Insurance, this depends on location, and even location within a state. Insurance for wind and water is different on the coast vs inland, and can very by over $1,000 a year.

HOA, in some HOA's there is little or no benefit, in ours it covers 24/7 ambulance, garbage disposal, 24/7 security, common area maintenance and other smaller benefits. A great deal for only $400 a year. As you may guess there is more to this also. (our HOA reserve account generates well over $300,000 a year in income)

Proprety Tax. Would appear to be straight forward, but here again not so. In Tx, there is not income tax. The difference is made up largely by property tax. Also many Texas subdivisions are developed using bonds. These are paid off through property tax. If the subdivision builds out, the tax is fairly low. If it does not, then the tax is higher. Again, the difference can be thousands of dollars in two neighborhoods that are side by side.

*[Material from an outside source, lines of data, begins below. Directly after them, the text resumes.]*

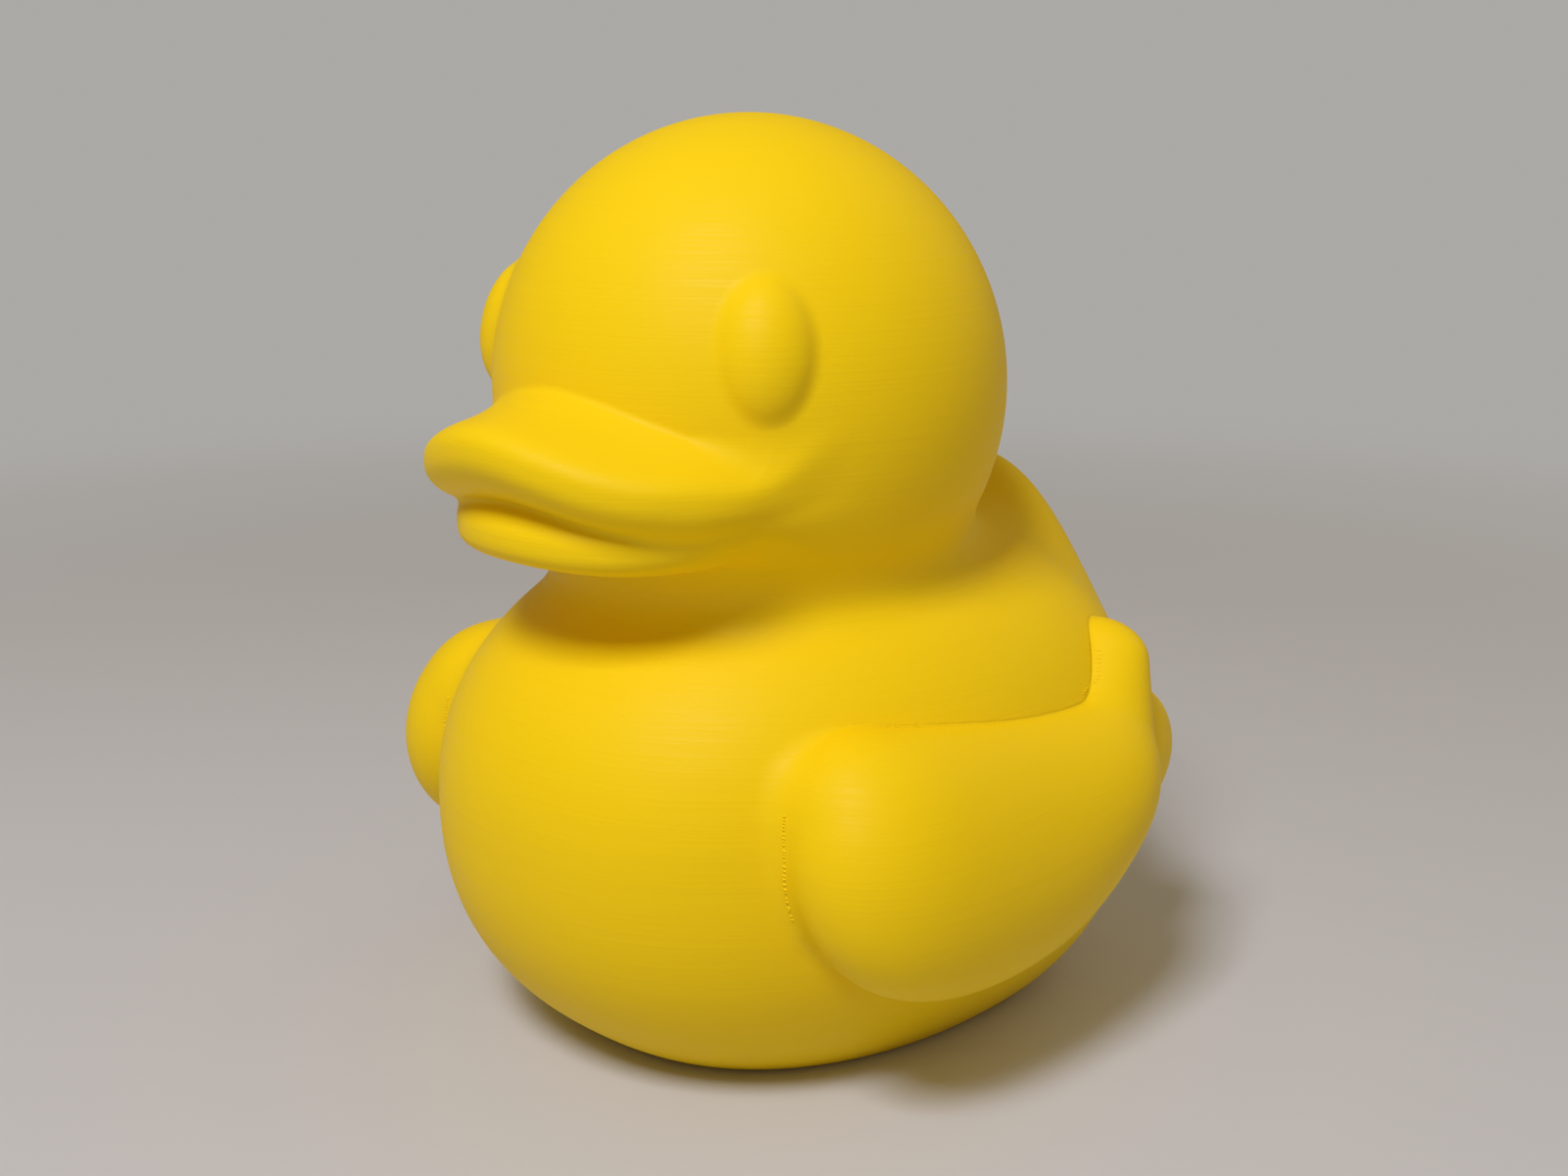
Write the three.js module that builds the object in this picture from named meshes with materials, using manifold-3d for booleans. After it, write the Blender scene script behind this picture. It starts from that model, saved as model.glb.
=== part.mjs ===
import * as THREE from 'three';
import { mergeVertices } from 'three/addons/utils/BufferGeometryUtils.js';
import Module from 'manifold-3d';

// A bath-duck figure printed in one piece: body with a tail, head, open bill, eyes and wings.
// Millimetres, +Z up. The duck faces -Y and its left side is +X.
// Lengths are taken from the widest section of the body, until the finished solid is centred.

// Body: an egg with squared shoulders, cut flat underneath where it stood on the print bed
const bodyWidth = 142;
const chestLength = 99;
const rumpLength = 67.8;
const bellyHeight = 52.7;
const crownRise = 61.5;
const keelDrop = 67.6;
const bodySquareness = 2.25;

// Head: nearly a ball, sunk into the top of the body with a soft neck
const headWidth = 111;
const headLength = 111;
const headHeight = 114.4;
const headForward = 27.7;
const headSink = 29.4;
const neckSoftness = 12.2;

// Tail: a leaning lobe that runs softly out of the back
const tailFootAft = 41.6;
const tailFootHeight = 77.5;
const tailTipAft = 49.8;
const tailTipHeight = 119.2;
const tailWidth = 71;
const tailThickness = 36.4;
const tailSoftness = 14.7;

// Upper bill, measured from the middle of the head
const upperBillForward = 35.6;
const upperBillDrop = 18.9;
const upperBillWidth = 85.8;
const upperBillLength = 40.4;
const upperBillThickness = 22.4;
const upperBillDroop = 15.3;
const upperBillFlare = 18.3;
const upperBillUpturn = 16.6;
const upperBillLip = 4.8;
const upperBillSaddle = 33.8;
const upperBillSquareness = 2.5;

// Lower bill, measured from the middle of the head
const lowerBillForward = 26.9;
const lowerBillDrop = 22.3;
const lowerBillWidth = 82;
const lowerBillLength = 42.9;
const lowerBillThickness = 15.7;
const lowerBillDroop = 7.8;
const lowerBillFlare = 9.3;
const lowerBillUpturn = -3.2;
const lowerBillSaddle = 1;
const lowerBillSquareness = 2.3;

// How gently the bill's saddle runs out at its ends, in half lengths
const saddleBend = 0.1;

// Eyes: raised ovals
const eyeTurn = 48.1;
const eyeLift = 13.9;
const eyeWidth = 20.5;
const eyeHeight = 29.3;
const eyeThickness = 17.4;
const eyeProud = 4.1;

// Wing: a fat comma along the side. Each station gives how far its middle lies inside the
// body's half width, its place aft and above the belly line, its half height and half thickness.
const wingStations = [
  { inset: 12, aft: -55.1, rise: 11.3, halfHeight: 18.9, halfThickness: 18.3 },
  { inset: 6.6, aft: -46.5, rise: 2, halfHeight: 26.8, halfThickness: 18.9 },
  { inset: 4.2, aft: -18.6, rise: -0.4, halfHeight: 25.5, halfThickness: 18.3 },
  { inset: 4.2, aft: 5.4, rise: 6.4, halfHeight: 19.3, halfThickness: 16.8 },
  { inset: 8, aft: 14.8, rise: 13.8, halfHeight: 14.7, halfThickness: 14.5 },
  { inset: 12.1, aft: 24.3, rise: 28.8, halfHeight: 8.4, halfThickness: 11.5 },
];
// How far the wing leans in over its height, and how its rays are spread from a place along it
const wingLean = 0.1;
const wingFlatness = 0.5;
const wingHeartShare = 0.6;

// Second feather of the wing, behind and below the curled tip
const featherInset = 14.5;
const featherAft = 30.6;
const featherRise = 2.5;
const featherThickness = 23;
const featherLength = 46;
const featherHeight = 36;
const featherSoftness = 2;

// Fineness: faces around and along each surface, ovals along a wing, and how closely skins are found
const trunkGrid = [76, 50];
const billGrid = [40, 18];
const eyeGrid = [18, 10];
const wingGrid = [28, 34];
const wingSteps = 32;
const rayHalvings = 40;
const weldDistance = 1e-4;
const tiny = 1e-9;

// Places that follow from the sizes
const bodyHalfWidth = bodyWidth / 2;
const crownHeight = bellyHeight + crownRise;
const headMiddle = new THREE.Vector3(0, -headForward, crownHeight - headSink + headHeight / 2);
const headHalf = new THREE.Vector3(headWidth / 2, headLength / 2, headHeight / 2);
const neckMiddle = new THREE.Vector3(0, -headForward / 2, crownHeight - headSink / 2);
const tailFoot = new THREE.Vector3(0, tailFootAft, tailFootHeight);
const tailTip = new THREE.Vector3(0, tailTipAft, tailTipHeight);
const overallReach = 2 * (chestLength + rumpLength + crownHeight + headHeight);

const wasm = await Module();
wasm.setup();

// A ball's faces with every vertex put where place(around, along) says, both from 0 to 1
function surface([facesAround, facesAlong], place) {
  const geometry = new THREE.SphereGeometry(1, facesAround, facesAlong);
  const position = geometry.attributes.position;
  for (let i = 0; i < position.count; i++) {
    const row = Math.floor(i / (facesAround + 1));
    const around = (i % (facesAround + 1)) / facesAround;
    const point = place(around % 1, row / facesAlong);
    position.setXYZ(i, point.x, point.y, point.z);
  }
  return geometry;
}

// The direction of a ball's point, with its poles at the top and the bottom
function direction(around, along) {
  const turn = 2 * Math.PI * around;
  const tilt = Math.PI * along;
  const level = Math.sin(tilt);
  return new THREE.Vector3(level * Math.cos(turn), level * Math.sin(turn), Math.cos(tilt));
}

function signedVolume(vertices, triangles) {
  const a = new THREE.Vector3();
  const b = new THREE.Vector3();
  const c = new THREE.Vector3();
  let volume = 0;
  for (let i = 0; i < triangles.length; i += 3) {
    a.fromArray(vertices, 3 * triangles[i]);
    b.fromArray(vertices, 3 * triangles[i + 1]);
    c.fromArray(vertices, 3 * triangles[i + 2]);
    volume += a.dot(b.cross(c)) / 6;
  }
  return volume;
}

// A closed geometry as a solid with its faces pointing out
function solid(geometry) {
  geometry.deleteAttribute('normal');
  geometry.deleteAttribute('uv');
  const merged = mergeVertices(geometry, weldDistance);
  const vertProperties = new Float32Array(merged.attributes.position.array);
  const corners = Array.from(merged.index.array);
  const triangles = [];
  for (let i = 0; i < corners.length; i += 3) {
    const [a, b, c] = [corners[i], corners[i + 1], corners[i + 2]];
    if (a !== b && b !== c && c !== a) triangles.push(a, b, c);
  }
  if (signedVolume(vertProperties, triangles) < 0) triangles.reverse();
  const triVerts = new Uint32Array(triangles);
  return new wasm.Manifold(new wasm.Mesh({ numProp: 3, vertProperties, triVerts }));
}

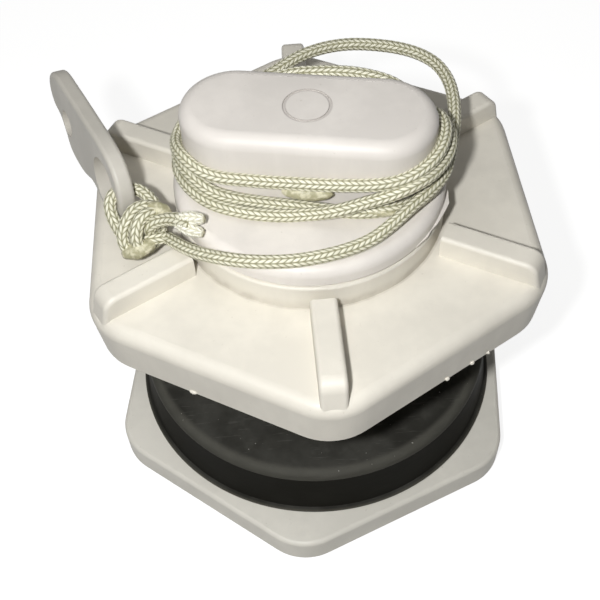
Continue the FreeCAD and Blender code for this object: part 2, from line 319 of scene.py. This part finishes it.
def rubber(name, rim_radius=None, lip_top=None):
    """Dusty black rubber, with a painted highlight in lighter grey near a rim of this radius, or under the
    top of a lip.
    """
    finish = Finish(name, IOR=1.25, Specular_IOR_Level=0.06)
    facing = finish.node("ShaderNodeTexCoord", output="Normal")
    upward = finish.step(finish.axes(facing)[2], 0.35, 0.90)
    smudges = finish.step(finish.noise(smudge_size, 4.0, smudge_stretch), 0.35, 0.75)
    drag_marks = finish.noise(drag_mark_size, 5.0, drag_mark_stretch)
    scratches = finish.step(finish.noise(scratch_size, 2.0, scratch_stretch), 0.62, 0.70)
    lint = finish.step(finish.noise(lint_size, 1.0), 0.785, 0.82) * upward
    dust = 0.30 + smudges * 0.45 + finish.step(drag_marks, 0.5, 0.8) * 0.25
    film = (0.12 + upward * 0.88) * dust
    surface = finish.mix(film + scratches * upward * 0.25, black_rubber, bloom_colour)
    from_axis, height = finish.radius_and_height()
    if rim_radius:
        rim = finish.step(from_axis, rim_radius - rim_fade_start, rim_radius - rim_fade_end)
        # Painted highlight on the rounded rim, where it catches the lamp.
        surface = finish.mix(rim * (0.45 + drag_marks * 0.5), surface, rim_highlight_colour)
    if lip_top:
        lip = 1 - finish.step(height, lip_top, lip_top + lip_fade)
        # Painted highlight on the lip at the gasket's foot.
        surface = finish.mix(lip * (0.35 + drag_marks * 0.5), surface, lip_highlight_colour)
    finish.give("Base Color", finish.mix(lint * 0.7, surface, lint_colour))
    finish.give("Roughness", 0.42 + film * 0.25 + drag_marks * 0.08)
    finish.give("Normal", finish.bump(drag_marks, drag_mark_depth, 0.7))
    return finish


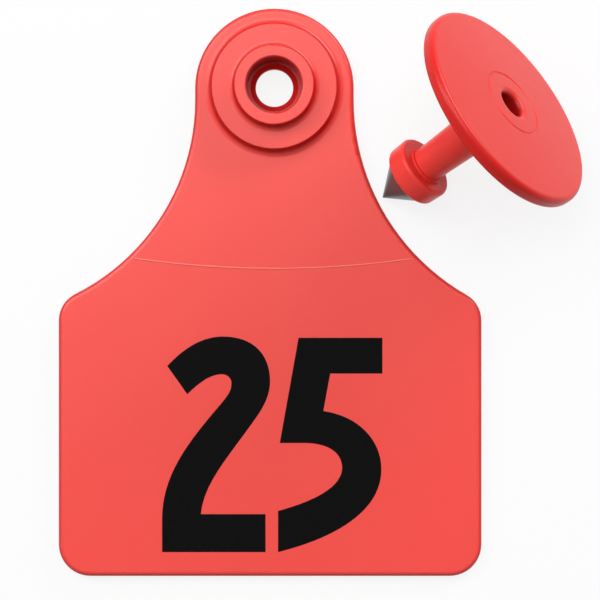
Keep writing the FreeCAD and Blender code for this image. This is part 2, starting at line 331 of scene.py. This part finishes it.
def lay_floor():
    """Flat floor just under the part."""
    corners = [(x * FLOOR_HALF, y * FLOOR_HALF, 0) for x, y in ((-1, -1), (1, -1), (1, 1), (-1, 1))]
    mesh = bpy.data.meshes.new("floor")
    mesh.from_pydata(corners, [], [(0, 1, 2, 3)])
    mesh.materials.append(floor_material())
    floor = bpy.data.objects.new("floor", mesh)
    floor.location.z = -FLOOR_GAP
    bpy.context.scene.collection.objects.link(floor)


def softbox(name, aim, direction, distance, width, height, power):
    """Rectangular lamp at a distance along a direction from its aim, facing back at it."""
    lamp = bpy.data.lights.new(name, "AREA")
    lamp.shape = "RECTANGLE"
    lamp.size, lamp.size_y = width, height
    lamp.energy = power
    item = bpy.data.objects.new(name, lamp)
    away = Vector(direction).normalized()
    item.location = aim + away * distance
    item.rotation_euler = away.to_track_quat("Z", "Y").to_euler()
    bpy.context.scene.collection.objects.link(item)


def light_studio(aim):
    """Dim white world, a broad lamp overhead, one from the left and a low narrow one from the right."""
    world = bpy.data.worlds.new("studio")
    world.use_nodes = True
    background = world.node_tree.nodes["Background"]
    background.inputs["Color"].default_value = rgba(WHITE)
    background.inputs["Strength"].default_value = WORLD_STRENGTH
    bpy.context.scene.world = world
    for name, direction, distance, width, height, power in LAMPS:
        softbox(name, aim, direction, distance, width, height, power)


def place_camera():
    """Straight above the middle of the picture, which is set off from the panel's left and top edges."""
    camera = bpy.data.cameras.new("camera")
    camera.sensor_width = SENSOR_WIDTH
    camera.lens = SENSOR_WIDTH * CAMERA_HEIGHT / FRAME_WIDTH
    camera.clip_start = 10 * MM
    camera.clip_end = 10.0
    item = bpy.data.objects.new("camera", camera)
    item.location = (
        PANEL_LOW.x - LEFT_MARGIN + FRAME_WIDTH / 2,
        PANEL_HIGH.y + TOP_MARGIN - FRAME_WIDTH / 2,
        FACE_LEVEL + CAMERA_HEIGHT,
    )
    bpy.context.scene.collection.objects.link(item)
    bpy.context.scene.camera = item


dress()
lay_floor()
light_studio((cad_box[0] + cad_box[1]) / 2)
place_camera()
bpy.context.scene.view_settings.view_transform = "Standard"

My point is there are far too many variables that make up the foundation of 'additional home expenses' to compare using anecdotal evidence.
In an addition for Tx it depends if you are in a city or not as being in a city can increase the property tax 20 to 25 % all be it you likley won't have to pay for trash, and the water bill may be less. (you may have a well and septic tank if not in a city). I agree that homeowner insurance depends on location nearer the coast there is more risk of hurricane damage, so rates increase and/or you might have to buy wind insurance from the state pool. for a lot of bucks. Tx is also among the highest for homeowners insurance due to both wind and hail damage resulting in large numbers of roof replacements.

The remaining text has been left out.